§ Your task: Begin at the first line and end at the line containing "closed=True), 0.3, 4.0)". Extract exactly those lines.

— Start of Supplied data —

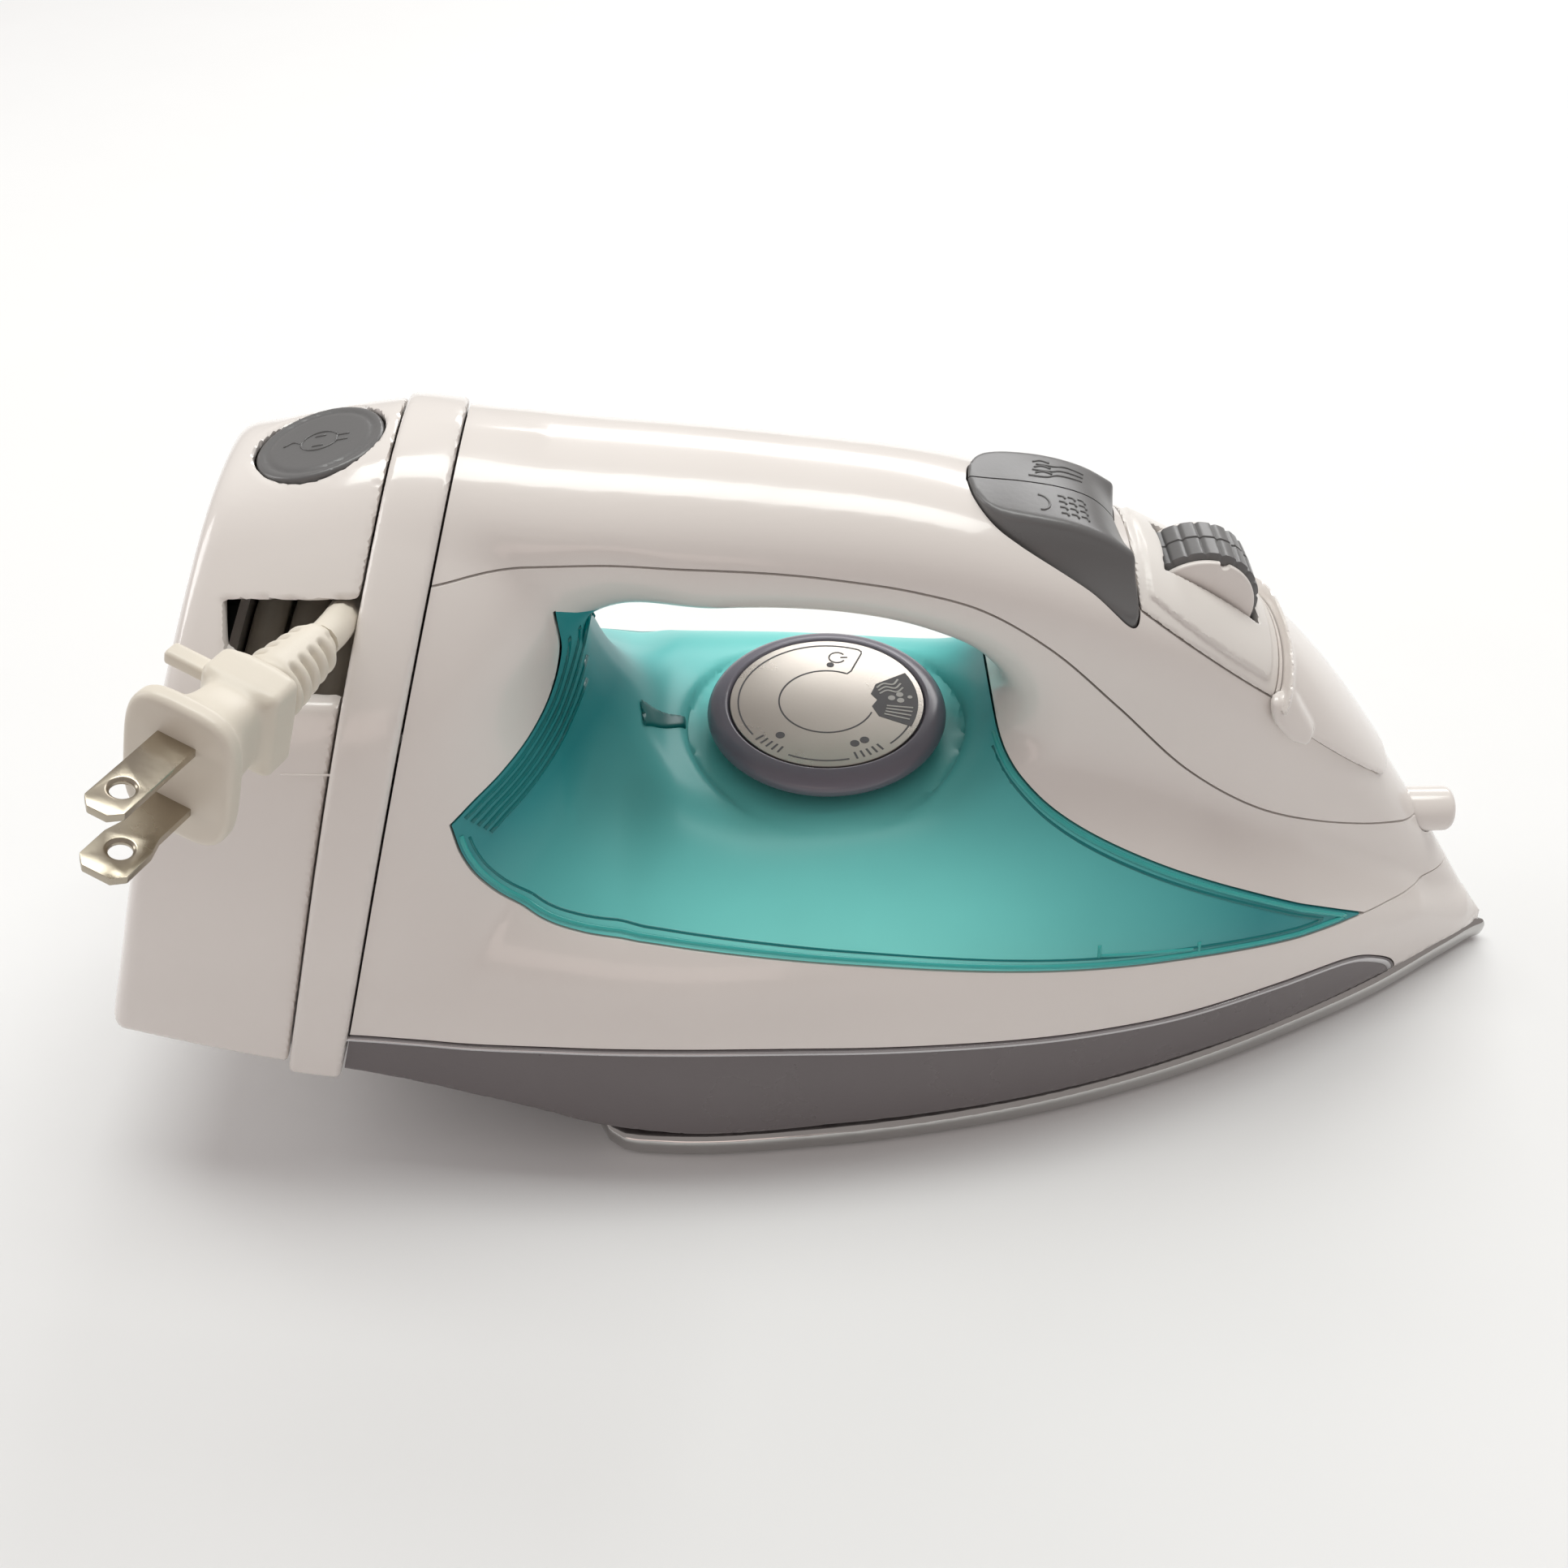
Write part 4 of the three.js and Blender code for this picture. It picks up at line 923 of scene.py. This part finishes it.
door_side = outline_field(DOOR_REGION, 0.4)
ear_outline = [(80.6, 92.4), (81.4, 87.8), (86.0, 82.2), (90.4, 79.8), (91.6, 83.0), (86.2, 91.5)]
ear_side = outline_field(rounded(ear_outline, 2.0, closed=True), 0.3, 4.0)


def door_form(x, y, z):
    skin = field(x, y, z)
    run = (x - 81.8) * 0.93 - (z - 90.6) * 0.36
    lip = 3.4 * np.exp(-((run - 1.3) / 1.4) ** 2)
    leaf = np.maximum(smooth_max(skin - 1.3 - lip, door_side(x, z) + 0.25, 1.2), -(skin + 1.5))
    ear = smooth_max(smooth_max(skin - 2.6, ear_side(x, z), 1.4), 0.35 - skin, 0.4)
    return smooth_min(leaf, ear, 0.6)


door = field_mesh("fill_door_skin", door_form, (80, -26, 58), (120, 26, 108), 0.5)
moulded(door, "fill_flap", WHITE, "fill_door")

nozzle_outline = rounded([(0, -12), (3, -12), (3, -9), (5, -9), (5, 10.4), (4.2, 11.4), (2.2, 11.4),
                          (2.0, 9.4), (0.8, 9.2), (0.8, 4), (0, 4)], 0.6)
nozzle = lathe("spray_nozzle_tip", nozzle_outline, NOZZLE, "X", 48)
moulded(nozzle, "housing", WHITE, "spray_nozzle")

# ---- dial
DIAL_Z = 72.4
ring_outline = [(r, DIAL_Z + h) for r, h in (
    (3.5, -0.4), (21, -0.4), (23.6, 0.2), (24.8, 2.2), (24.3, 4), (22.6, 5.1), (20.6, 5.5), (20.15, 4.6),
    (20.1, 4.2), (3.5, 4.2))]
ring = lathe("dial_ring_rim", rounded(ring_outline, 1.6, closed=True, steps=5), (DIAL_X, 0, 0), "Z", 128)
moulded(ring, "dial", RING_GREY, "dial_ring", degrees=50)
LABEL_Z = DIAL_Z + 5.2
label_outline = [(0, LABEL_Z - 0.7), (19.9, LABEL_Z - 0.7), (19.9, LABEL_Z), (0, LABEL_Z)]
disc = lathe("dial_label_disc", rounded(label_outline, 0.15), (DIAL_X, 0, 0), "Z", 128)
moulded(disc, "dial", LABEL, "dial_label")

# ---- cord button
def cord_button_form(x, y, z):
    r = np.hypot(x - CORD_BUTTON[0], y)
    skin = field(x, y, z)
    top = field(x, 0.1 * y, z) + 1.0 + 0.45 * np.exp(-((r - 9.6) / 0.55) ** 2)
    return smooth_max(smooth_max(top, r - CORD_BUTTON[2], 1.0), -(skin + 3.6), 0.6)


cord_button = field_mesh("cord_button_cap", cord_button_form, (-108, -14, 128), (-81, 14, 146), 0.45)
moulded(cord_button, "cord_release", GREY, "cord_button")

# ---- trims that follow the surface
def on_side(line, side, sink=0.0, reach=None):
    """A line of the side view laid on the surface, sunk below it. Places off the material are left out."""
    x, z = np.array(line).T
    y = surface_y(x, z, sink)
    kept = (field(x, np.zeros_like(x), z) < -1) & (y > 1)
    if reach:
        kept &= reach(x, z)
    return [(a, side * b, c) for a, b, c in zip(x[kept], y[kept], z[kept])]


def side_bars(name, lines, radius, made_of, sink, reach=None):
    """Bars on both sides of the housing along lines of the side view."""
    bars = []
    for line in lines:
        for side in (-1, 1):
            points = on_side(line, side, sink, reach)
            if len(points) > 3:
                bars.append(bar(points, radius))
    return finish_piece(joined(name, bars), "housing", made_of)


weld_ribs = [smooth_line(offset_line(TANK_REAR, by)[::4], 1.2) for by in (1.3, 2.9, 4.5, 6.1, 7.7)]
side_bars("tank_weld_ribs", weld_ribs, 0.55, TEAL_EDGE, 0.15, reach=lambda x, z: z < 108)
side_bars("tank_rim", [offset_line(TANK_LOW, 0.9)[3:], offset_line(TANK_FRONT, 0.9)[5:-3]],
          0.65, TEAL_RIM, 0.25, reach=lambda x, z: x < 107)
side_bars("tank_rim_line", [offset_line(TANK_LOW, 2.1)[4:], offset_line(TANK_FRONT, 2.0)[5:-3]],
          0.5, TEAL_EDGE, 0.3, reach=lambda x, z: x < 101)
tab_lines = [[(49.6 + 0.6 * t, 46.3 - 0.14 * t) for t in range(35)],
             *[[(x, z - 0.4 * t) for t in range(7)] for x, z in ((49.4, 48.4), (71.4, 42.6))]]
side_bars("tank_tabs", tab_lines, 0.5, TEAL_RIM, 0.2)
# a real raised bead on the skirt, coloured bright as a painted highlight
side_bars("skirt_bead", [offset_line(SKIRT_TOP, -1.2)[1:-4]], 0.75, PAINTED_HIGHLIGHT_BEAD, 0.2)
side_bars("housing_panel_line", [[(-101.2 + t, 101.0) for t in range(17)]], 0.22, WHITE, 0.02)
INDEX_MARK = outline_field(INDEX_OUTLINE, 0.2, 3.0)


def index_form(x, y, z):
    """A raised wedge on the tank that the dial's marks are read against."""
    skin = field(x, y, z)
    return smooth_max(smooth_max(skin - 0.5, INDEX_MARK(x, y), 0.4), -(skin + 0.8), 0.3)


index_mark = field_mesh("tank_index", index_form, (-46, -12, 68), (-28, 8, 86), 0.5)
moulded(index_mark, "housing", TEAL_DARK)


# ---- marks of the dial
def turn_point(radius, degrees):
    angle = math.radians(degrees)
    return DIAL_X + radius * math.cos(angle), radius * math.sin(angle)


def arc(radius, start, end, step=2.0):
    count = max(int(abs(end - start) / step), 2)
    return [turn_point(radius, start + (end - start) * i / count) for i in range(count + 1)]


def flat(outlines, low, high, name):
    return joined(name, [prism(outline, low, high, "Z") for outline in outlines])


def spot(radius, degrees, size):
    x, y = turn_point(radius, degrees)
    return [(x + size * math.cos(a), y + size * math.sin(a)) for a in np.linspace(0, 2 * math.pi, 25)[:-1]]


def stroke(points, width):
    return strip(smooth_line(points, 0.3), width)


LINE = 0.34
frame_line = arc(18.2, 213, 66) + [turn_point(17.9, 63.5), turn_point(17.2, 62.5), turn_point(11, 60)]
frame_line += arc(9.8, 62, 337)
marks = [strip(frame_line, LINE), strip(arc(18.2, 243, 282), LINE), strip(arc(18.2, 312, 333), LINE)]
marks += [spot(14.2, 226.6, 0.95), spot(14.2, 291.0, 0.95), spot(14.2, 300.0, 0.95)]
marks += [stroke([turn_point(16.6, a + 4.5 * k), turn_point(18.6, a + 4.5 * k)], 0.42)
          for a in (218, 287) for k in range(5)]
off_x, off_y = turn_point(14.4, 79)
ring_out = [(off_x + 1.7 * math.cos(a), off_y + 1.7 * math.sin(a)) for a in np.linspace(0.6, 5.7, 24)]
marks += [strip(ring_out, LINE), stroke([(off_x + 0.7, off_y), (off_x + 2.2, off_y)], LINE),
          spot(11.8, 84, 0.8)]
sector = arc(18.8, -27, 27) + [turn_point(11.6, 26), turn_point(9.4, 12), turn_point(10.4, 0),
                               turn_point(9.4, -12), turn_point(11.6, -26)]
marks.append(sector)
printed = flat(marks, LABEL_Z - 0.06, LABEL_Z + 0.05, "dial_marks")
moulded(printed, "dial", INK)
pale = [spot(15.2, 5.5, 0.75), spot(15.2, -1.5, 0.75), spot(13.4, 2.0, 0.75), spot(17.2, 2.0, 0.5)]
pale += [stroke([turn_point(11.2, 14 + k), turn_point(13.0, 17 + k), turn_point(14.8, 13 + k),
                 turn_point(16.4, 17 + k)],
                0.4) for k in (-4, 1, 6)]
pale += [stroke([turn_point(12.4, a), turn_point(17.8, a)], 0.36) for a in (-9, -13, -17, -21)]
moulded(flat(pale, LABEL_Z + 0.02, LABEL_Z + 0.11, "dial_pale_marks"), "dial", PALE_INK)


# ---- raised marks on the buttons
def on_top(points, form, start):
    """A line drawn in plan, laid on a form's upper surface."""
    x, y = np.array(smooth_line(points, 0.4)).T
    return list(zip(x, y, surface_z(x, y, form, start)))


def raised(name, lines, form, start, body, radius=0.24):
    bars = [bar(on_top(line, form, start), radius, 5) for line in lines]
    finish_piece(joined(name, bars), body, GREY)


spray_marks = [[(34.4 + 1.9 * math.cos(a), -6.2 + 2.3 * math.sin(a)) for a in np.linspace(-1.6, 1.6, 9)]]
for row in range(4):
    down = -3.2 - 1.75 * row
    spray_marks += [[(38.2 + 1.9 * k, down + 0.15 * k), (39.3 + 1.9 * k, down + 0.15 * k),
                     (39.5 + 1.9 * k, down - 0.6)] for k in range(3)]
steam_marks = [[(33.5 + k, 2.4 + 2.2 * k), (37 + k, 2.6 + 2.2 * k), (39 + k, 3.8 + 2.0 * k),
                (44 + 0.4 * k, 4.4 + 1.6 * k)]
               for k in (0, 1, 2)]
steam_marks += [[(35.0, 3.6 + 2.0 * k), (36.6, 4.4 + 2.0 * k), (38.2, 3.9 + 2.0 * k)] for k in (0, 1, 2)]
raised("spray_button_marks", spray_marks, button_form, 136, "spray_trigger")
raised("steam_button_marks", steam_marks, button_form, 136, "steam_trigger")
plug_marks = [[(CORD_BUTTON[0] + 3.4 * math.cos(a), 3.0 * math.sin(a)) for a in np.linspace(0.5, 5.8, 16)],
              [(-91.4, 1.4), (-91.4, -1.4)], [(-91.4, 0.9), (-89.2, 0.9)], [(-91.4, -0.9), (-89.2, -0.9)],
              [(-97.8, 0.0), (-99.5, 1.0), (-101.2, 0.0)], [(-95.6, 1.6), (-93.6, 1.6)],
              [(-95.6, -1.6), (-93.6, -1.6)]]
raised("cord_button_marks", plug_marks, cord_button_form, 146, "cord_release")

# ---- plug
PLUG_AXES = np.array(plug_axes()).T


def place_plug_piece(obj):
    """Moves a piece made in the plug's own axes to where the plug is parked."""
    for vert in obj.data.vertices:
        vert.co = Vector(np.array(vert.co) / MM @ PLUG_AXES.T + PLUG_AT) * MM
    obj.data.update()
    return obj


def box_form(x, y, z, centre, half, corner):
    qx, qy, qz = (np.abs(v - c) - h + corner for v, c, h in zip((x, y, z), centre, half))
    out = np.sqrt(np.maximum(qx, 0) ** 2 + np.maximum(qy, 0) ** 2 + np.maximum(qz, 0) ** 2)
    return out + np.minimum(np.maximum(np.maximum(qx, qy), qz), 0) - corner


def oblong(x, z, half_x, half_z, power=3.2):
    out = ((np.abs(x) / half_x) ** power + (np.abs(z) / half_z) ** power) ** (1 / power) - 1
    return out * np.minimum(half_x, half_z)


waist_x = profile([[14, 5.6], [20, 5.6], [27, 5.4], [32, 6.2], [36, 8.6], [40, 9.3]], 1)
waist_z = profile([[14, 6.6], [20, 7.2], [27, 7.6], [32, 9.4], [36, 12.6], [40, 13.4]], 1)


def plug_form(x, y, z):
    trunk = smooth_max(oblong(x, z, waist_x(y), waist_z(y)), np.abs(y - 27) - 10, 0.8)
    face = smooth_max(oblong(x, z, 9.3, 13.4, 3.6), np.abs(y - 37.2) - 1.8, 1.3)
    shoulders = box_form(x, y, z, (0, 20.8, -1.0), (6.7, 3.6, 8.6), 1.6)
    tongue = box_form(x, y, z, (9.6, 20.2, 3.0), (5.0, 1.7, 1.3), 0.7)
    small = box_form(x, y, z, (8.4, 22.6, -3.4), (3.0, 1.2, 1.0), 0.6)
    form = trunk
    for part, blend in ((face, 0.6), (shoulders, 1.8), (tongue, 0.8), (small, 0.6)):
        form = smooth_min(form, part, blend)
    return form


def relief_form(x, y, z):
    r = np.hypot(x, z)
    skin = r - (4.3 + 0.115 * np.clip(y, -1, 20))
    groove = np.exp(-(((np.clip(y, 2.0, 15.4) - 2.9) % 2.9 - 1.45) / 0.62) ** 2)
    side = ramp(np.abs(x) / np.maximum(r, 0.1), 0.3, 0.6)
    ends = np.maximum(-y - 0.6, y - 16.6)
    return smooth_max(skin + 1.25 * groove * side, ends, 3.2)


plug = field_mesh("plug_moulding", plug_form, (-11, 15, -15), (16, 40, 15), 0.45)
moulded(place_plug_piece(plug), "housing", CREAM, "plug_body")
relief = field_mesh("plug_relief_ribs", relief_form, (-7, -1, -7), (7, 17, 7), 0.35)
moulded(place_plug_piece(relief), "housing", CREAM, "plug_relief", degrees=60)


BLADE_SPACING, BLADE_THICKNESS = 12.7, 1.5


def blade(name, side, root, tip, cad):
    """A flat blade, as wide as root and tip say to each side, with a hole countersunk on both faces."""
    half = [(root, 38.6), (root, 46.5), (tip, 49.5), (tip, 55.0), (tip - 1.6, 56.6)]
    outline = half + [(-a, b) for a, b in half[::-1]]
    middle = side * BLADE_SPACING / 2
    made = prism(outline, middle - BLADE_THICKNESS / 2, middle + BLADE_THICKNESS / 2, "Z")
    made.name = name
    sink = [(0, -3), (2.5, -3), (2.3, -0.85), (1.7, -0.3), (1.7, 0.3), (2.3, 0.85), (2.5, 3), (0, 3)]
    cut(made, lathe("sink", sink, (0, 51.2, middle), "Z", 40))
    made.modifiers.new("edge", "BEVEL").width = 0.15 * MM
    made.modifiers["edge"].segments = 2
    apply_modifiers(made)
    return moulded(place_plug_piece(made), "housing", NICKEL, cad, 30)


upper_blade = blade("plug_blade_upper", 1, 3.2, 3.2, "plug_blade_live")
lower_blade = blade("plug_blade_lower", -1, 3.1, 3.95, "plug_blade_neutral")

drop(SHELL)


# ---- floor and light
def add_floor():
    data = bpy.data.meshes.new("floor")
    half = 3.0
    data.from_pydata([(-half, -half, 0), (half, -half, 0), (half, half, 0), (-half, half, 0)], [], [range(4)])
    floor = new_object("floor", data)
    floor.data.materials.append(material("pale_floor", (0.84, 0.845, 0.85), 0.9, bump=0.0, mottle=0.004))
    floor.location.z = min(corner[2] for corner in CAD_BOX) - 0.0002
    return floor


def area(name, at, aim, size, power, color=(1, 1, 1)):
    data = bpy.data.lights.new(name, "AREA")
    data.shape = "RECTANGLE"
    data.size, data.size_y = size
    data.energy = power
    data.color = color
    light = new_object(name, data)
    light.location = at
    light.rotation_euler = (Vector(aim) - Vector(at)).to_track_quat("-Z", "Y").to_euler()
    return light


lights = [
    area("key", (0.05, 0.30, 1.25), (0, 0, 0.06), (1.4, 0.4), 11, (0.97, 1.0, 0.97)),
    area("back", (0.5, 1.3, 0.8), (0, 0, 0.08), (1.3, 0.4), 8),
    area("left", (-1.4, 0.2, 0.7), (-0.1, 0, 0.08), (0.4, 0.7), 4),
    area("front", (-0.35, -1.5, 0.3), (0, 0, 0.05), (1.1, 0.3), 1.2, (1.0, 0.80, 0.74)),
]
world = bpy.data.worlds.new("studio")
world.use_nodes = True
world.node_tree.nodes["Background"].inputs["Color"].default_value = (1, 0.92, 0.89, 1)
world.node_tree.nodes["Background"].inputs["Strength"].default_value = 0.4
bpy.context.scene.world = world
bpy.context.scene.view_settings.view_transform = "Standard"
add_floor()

— End of Supplied data —

§ Problem solution:
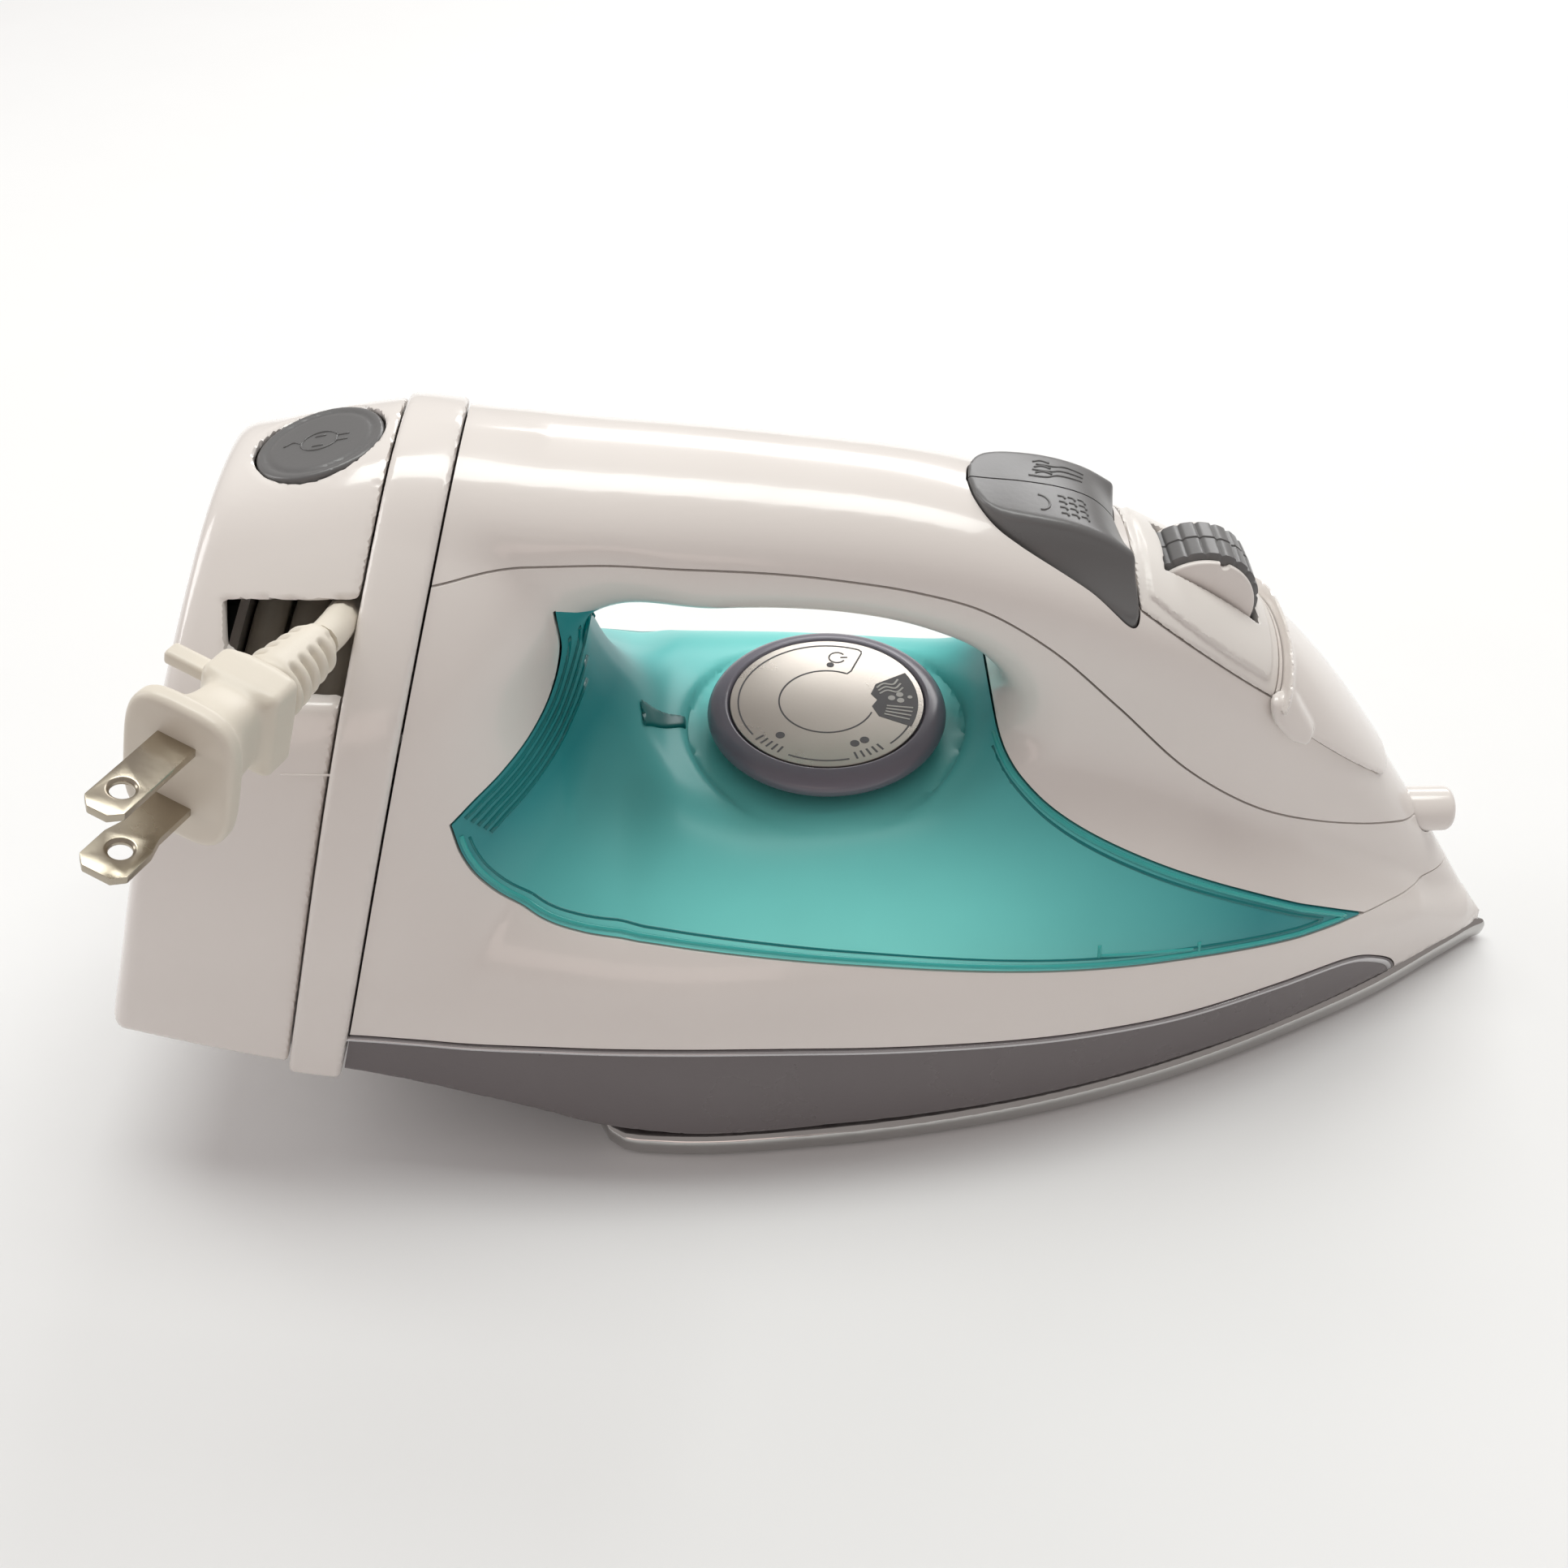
Write part 4 of the three.js and Blender code for this picture. It picks up at line 923 of scene.py. This part finishes it.
door_side = outline_field(DOOR_REGION, 0.4)
ear_outline = [(80.6, 92.4), (81.4, 87.8), (86.0, 82.2), (90.4, 79.8), (91.6, 83.0), (86.2, 91.5)]
ear_side = outline_field(rounded(ear_outline, 2.0, closed=True), 0.3, 4.0)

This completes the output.